Handles categorical features natively via ordered target statistics; avoids target leakage using permutation-based encoding. Ordered boosting reduces overfitting. Strong default performance without extensive tuning.

Stacking (Stacked Generalization)

Trains a meta-learner on the out-of-fold predictions of base learners.

Procedure:

Split training data into $k$ folds.
Train each base model $M_j$ on $k-1$ folds; generate predictions on held-out fold. Collect OOF predictions as new features.
Train meta-learner on the OOF predictions as inputs, with original labels.
For inference: predict with each base model; feed predictions to meta-learner.

Meta-learner: typically a simple model (logistic regression, linear regression, light GBM) to avoid overfitting.

Voting and Averaging

Hard voting: majority class label across classifiers.

Soft voting: average predicted probabilities; class with highest average wins. Generally superior to hard voting when classifiers are calibrated.

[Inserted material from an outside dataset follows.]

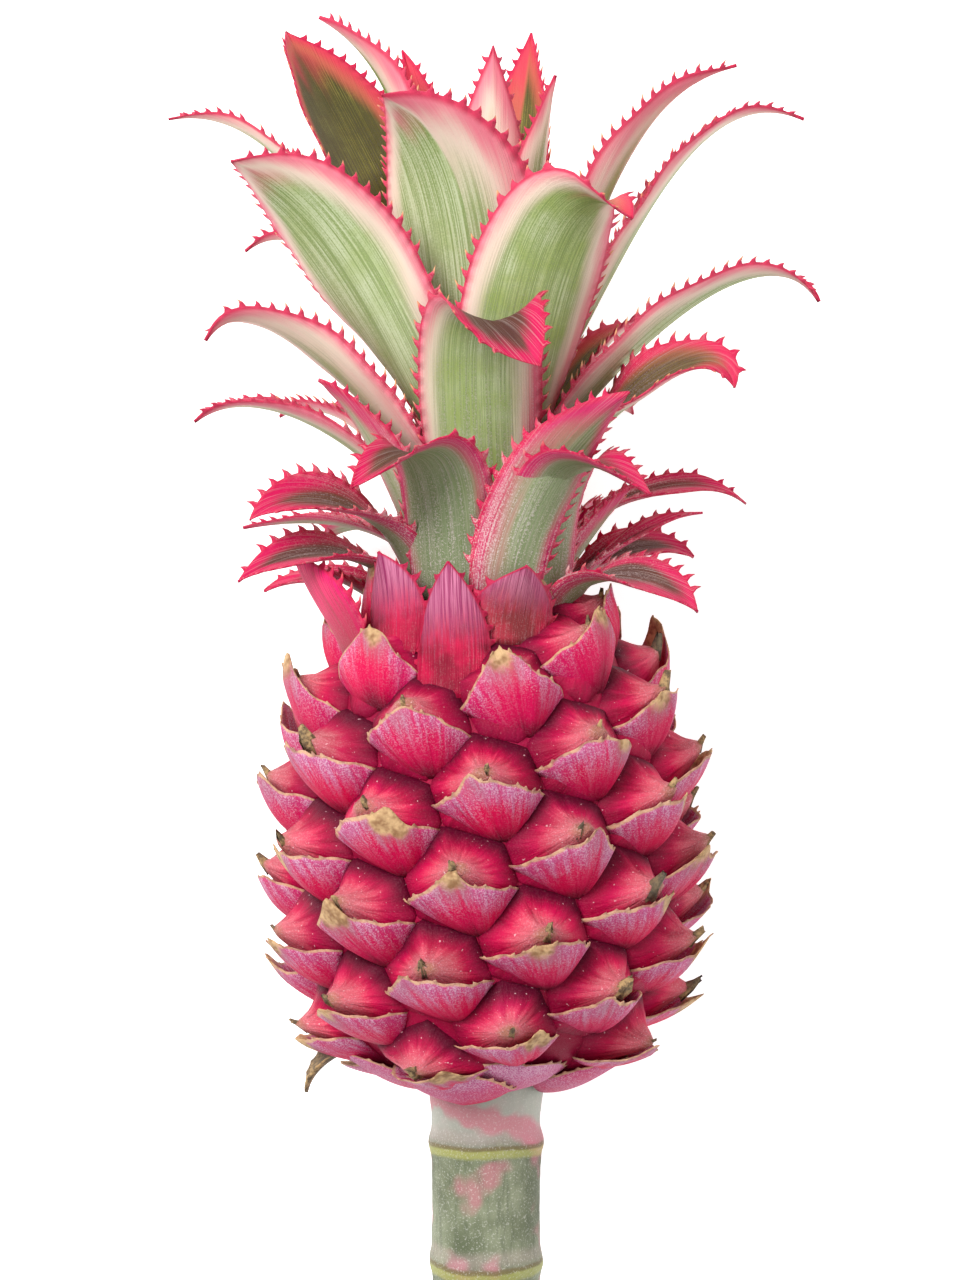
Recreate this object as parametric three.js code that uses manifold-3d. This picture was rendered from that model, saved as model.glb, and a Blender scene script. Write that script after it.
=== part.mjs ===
// An ornamental pineapple, cut with a short length of its stem and laid on its side.
//
// Units are millimetres and +Z is up. The axis of the plant is level and runs along Y, with the crown towards +Y.
// A place on the plant is given by three measures: the radius from the axis; the turn about the axis, in degrees,
// which is 0 at the top of the lying fruit and 90 on its +X side; and the station along the axis, which is 0 at the
// base of the fruit.
import * as THREE from 'three';
import { ParametricGeometry } from 'three/addons/geometries/ParametricGeometry.js';
import { mergeVertices } from 'three/addons/utils/BufferGeometryUtils.js';
import Module from 'manifold-3d';

// Driving dimensions.
const AXIS_HEIGHT = 42.5; // the axis over the surface that the fruit lies on
const CLEARANCE = 0.3; // gap between neighbouring pieces

const STEM_LENGTH = 52;
const STEM_RADIUS = 10.8;

const FRUITLET_COUNT = 62;
const FRUITLET_TURN = 137.85; // from one fruitlet of the spiral to the next one below it
const FRUITLET_PITCH = 1.34; // station from one fruitlet to the next
const FIRST_FRUITLET = { turn: 123, station: 86.4 };

const LEAF_THICKNESS = 1.5;
const LEAF_ALONG = 10; // steps from a leaf's base to its tip
const BASE_BRACT_COUNT = 7;

const wasm = await Module();
wasm.setup();

const { degToRad, lerp, smoothstep } = THREE.MathUtils;

// The point at a radius, a turn and a station.
function place(radius, turn, station) {
  const angle = degToRad(turn);
  return new THREE.Vector3(radius * Math.sin(angle), station, radius * Math.cos(angle));
}

// The direction that leans away from the axis, towards a turn.
function heading(lean, turn) {
  return place(Math.sin(degToRad(lean)), turn, Math.cos(degToRad(lean)));
}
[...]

Weighted averaging: $\hat{y} = \sum_m w_m \hat{y}_m$, weights learned on validation or by optimization.

Comparison

Method	Bias	Variance	Sequential	Comments
Bagging	Same	Lower	No	Easy to parallelize
Random Forest	Slightly higher	Much lower	No	Best single-model alternative
AdaBoost	Lower	Varies	Yes	Sensitive to noise/outliers
Gradient Boosting	Lower	Varies	Yes	Highly accurate; needs tuning
XGBoost / LightGBM	Lower	Varies	Yes	State of the art on tabular data
Stacking	Lower	Lower	No	Powerful; complex pipeline

Practical Considerations

Random Forest and gradient boosting (XGBoost, LightGBM) are the dominant choices for tabular data.
Gradient boosting benefits more from hyperparameter tuning than Random Forest.
Stacking and blending often provide 0.5-2% improvement over single best model in competitions.
Diverse base learners (different algorithms, feature sets, data subsets) improve ensemble quality more than duplicating the same model.